After months of protest, Hong Kong Chief Executive Carrie Lam publicly withdrew the extradition bill, fulfilling the first of the protestors’ demands (SCMP, September 4, 2019). But this temporary victory was too little too late and overshadowed by the ongoing and often violent crackdown on the protesters, and then in 2020, with Beijing’s imposition of the new National Security Law (NSL), he writes for Jamestown’s China Brief:

When the NSL was first promulgated, PRC and HKSAR officials assured Hong Kongers that they had “nothing to fear” and that Hong Kong’s rule of law and human rights protections would not be harmed (CGTN, June 10, 2020; Global Times, May 25, 2020). That has not been the case.

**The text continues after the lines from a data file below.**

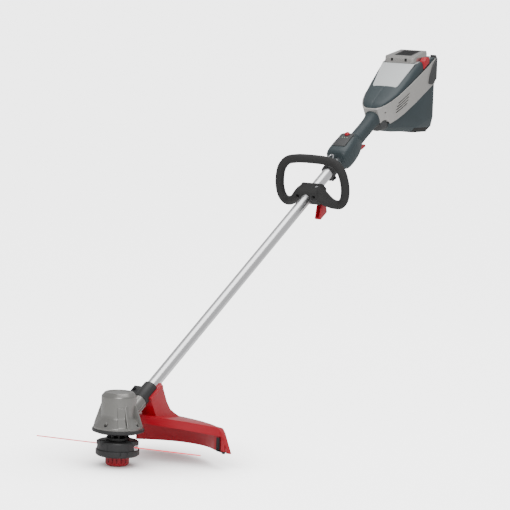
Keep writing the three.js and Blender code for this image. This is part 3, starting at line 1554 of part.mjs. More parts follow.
function terminalBlock() {
  const base = solid(box(1282, 1320, -18, 18, BASE_Z + SHELL + GAP, BATTERY_BOTTOM - GAP));
  const slots = [-10, 0, 10].map((y) => {
    return solid(box(1286, 1316, y - 1.5, y + 1.5, BATTERY_BOTTOM - 12, BATTERY_BOTTOM + 5));
  });
  return without(base, ...slots);
}

// ---------------------------------------------------------------- assembly
// Adds a piece that goes with the rear end of the tube, wherever that is.
function addRear(name, shape, colour) {
  const shift = ALONG.clone().multiplyScalar(TUBE_END - REAR_DATUM);
  addPiece(name, shape.translate(shift.toArray()), colour);
}

function build() {
  addPiece("bump_knob", bumpKnob(), "red");
  addPiece("spool_cover", spoolCover(), "black");
  addPiece("spool_case", spoolCase(), "black");
  addPiece("line_spool", innerSpool(), "black");
  addPiece("wound_line", woundLine(), "red");
  addPiece("bump_spring", bumpSpring(), "steel");
  addPiece("eyelet_left", eyelet(0), "steel");
  addPiece("eyelet_right", eyelet(Math.PI), "steel");
  addPiece("cutting_line_left", freeLine(0), "red");
  addPiece("cutting_line_right", freeLine(Math.PI), "red");
  addPiece("cooling_fan", coolingFan(), "black");
  addPiece("spindle", spindle(), "steel");
  addPiece("spindle_nut", spindleNut(), "steel");
  addPiece("bearing_upper", bearing(UPPER_BEARING_Z), "steel");
  addPiece("bearing_lower", bearing(LOWER_BEARING_Z), "steel");
  addPiece("rotor", rotor(), "steel");
  addPiece("stator_core", statorCore(), "steel");
  addPiece("winding_upper", windingRing(STATOR_TOP + GAP, STATOR_TOP + 7), "copper");
  addPiece("winding_lower", windingRing(STATOR_BOTTOM - GAP, STATOR_BOTTOM - 5), "copper");
  addPiece("motor_skirt", skirt(), "black");
  addPiece("motor_housing", motorHousing(), "motor");
  addPiece("shaft_collar", shaftCollar(), "black");
  addPiece("guard", guard(), "red");
  addPiece("cutter_blade", cutterBlade(), "black");
  const bladeScrew = facing(new THREE.Vector3(...BLADE_BOSS, 34.2), new THREE.Vector3(0, 0, -1));
  addPiece("blade_screw", screw(4, 1.75, 14, bladeScrew), "steel");
  addPiece("collar_screw", screw(4, 1.9, 17, facing(shaftPoint(EAR_AT, EAR_BOLT, 11.3), ABOVE)), "steel");
  addPiece("shaft_tube", shaftTube(), "tube");
  addPiece("motor_cable", motorCable(), "black");
  addRear("loop_handle", loopHandle(), "black");
  addRear("clamp_jaw", clampJaw(), "black");
  addRear("cam_bolt", camBolt(), "steel");
  addRear("cam_lever", camLever(), "red");
  const jawScrew = facing(shaftPoint(SCREW_AT, -CAM_ACROSS, JAW_BOTTOM - GAP), ABOVE.clone().negate());
  addRear("clamp_screw", screw(4.5, 2.2, 39, jawScrew), "steel");
  addRear("harness_clamp", harnessClamp(), "black");
  addRear("harness_ring", harnessRing(), "steel");
  const ringScrew = facing(shaftPoint(RING_AT, -7.3, -RING_RADIUS - 4), ACROSS.clone().negate());
  addRear("harness_screw", screw(3.8, 1.9, 13, ringScrew), "steel");
  addRear("pod_shell", podShell(), "teal");
  addRear("control_panel", controlPanel(), "darkGrey");
  addRear("lock_button", thumbButton(), "red");
  addRear("trigger", trigger(), "red");
  addRear("trigger_pin", triggerPin(), "steel");
  addRear("trigger_switch", microswitch(), "black");
  addRear("grip_shell", gripShell(), "teal");
  addRear("grip_underside", gripUnderside(), "darkGrey");
  addRear("side_band", sideBand(), "silver");
  addRear("nose_cover", nose(), "darkGrey");
  addRear("lower_body", lowerBody(), "teal");
  addRear("base_pad", basePad(), "rubber");
  addRear("hood", hood(), "teal");
  addRear("top_deck", deck(), "lightGrey");
  addRear("battery_case", batteryCase(), "darkGrey");
  addRear("battery_cap", batteryCap(), "silver");
  addRear("battery_gauge", gaugePanel(), "black");
  addRear("battery_latch", batteryLatch(), "red");
  addRear("rear_bumper_left", rearBumper(-1), "rubber");
  addRear("rear_bumper_right", rearBumper(1), "rubber");
  addRear("motor_controller", motorController(), "board");
  addRear("terminal_block", terminalBlock(), "black");
}

build();

export default group;
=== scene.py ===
import math
import bmesh
import bpy
from mathutils import Matrix, Vector


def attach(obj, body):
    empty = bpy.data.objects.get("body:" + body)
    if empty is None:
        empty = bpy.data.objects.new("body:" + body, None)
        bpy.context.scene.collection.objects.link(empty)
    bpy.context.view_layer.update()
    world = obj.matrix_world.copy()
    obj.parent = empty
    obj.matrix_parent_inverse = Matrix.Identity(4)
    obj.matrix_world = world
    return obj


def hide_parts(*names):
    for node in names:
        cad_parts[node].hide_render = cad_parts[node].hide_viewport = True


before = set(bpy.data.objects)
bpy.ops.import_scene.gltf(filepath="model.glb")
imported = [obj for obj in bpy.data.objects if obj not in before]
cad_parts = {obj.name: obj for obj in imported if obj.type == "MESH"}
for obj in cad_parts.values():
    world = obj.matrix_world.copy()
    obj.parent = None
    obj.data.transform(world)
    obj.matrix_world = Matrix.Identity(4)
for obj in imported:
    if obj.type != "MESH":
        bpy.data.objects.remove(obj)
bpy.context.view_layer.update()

# ------------------------------------------------------------------ frame of the shaft, millimetres
MM = 0.001
SHAFT_SLOPE = math.radians(31)
AXIS_HEIGHT = 90  # where the shaft's axis crosses the spin axis
ALONG = Vector((math.cos(SHAFT_SLOPE), 0, math.sin(SHAFT_SLOPE)))
ABOVE = Vector((-math.sin(SHAFT_SLOPE), 0, math.cos(SHAFT_SLOPE)))
ACROSS = Vector((0, 1, 0))


def columns(first, second, third, origin):
    """Matrix whose columns are three axes and an origin."""
    turn = Matrix((first, second, third)).transposed().to_4x4()
    return Matrix.Translation(origin) @ turn


SHAFT = columns(ALONG, ACROSS, ABOVE, Vector((0, 0, AXIS_HEIGHT)))
# outlines drawn in (along, above), thickness across
SHAFT_SIDE = columns(ALONG, ABOVE, -ACROSS, Vector((0, 0, AXIS_HEIGHT)))
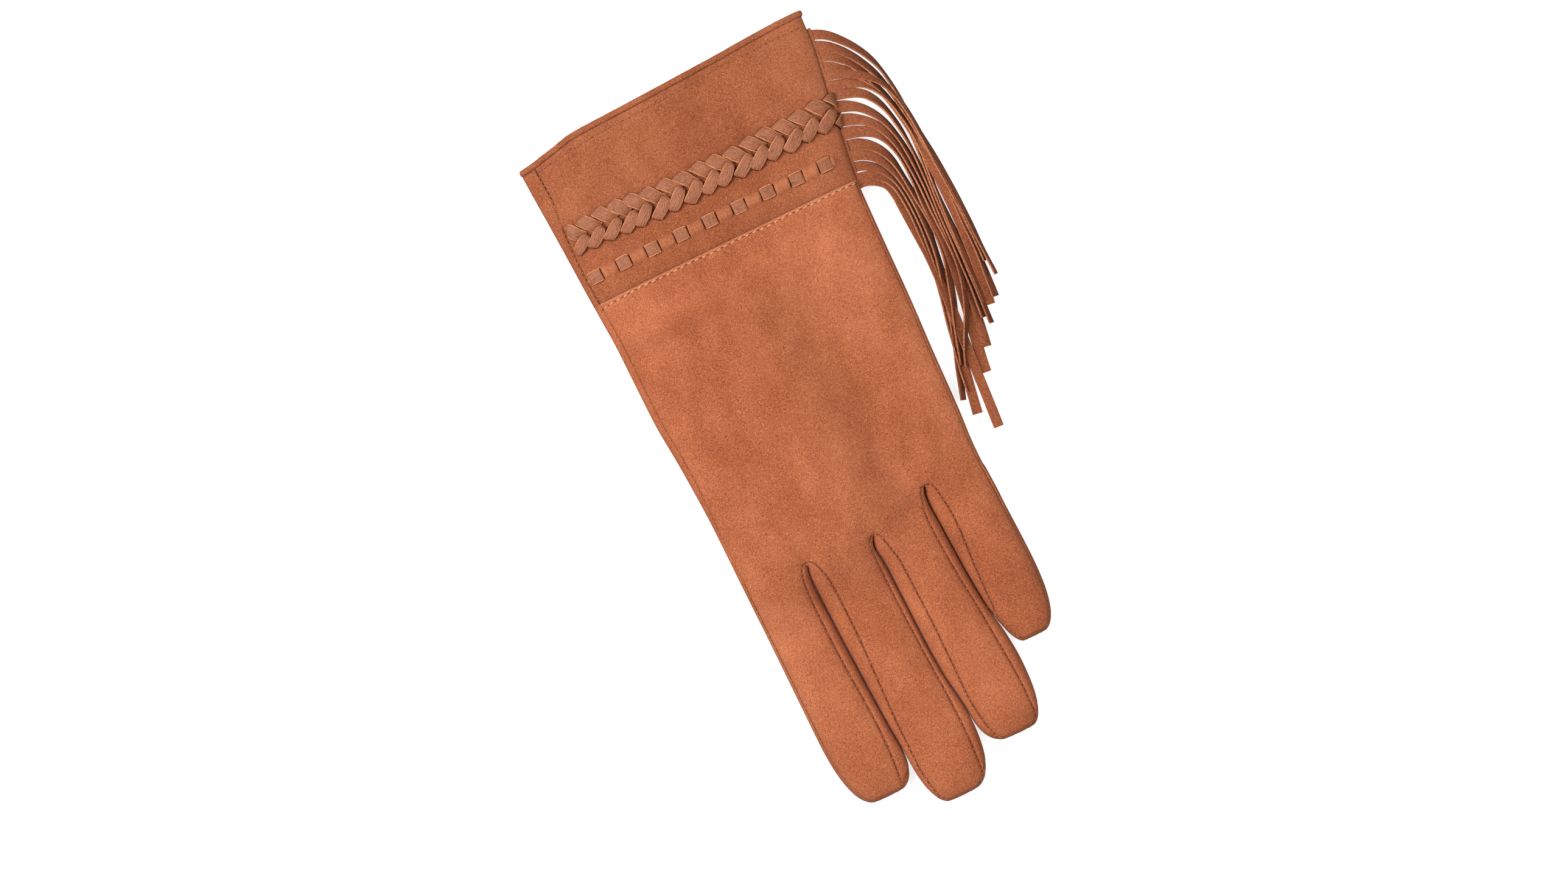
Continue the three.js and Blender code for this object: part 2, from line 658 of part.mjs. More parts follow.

Approximately 40 people were arrested in the first six months on charges related to the NSL, while many others have been prosecuted for pre-NSL public order crimes.

Political activists have been arrested for shouting or posting forbidden slogans from the protest movement. The official claim that the law reaches only a limited few clearly fails to appreciate the knock-on effect of these onerous prosecutions, as well as the reach of the law beyond the criminal area. As this article was being written, 53 core members of the opposition camp were arrested under the NSL, including every candidate who participated in unofficial primary run-off elections conducted in July 2020 (SCMP, January 6).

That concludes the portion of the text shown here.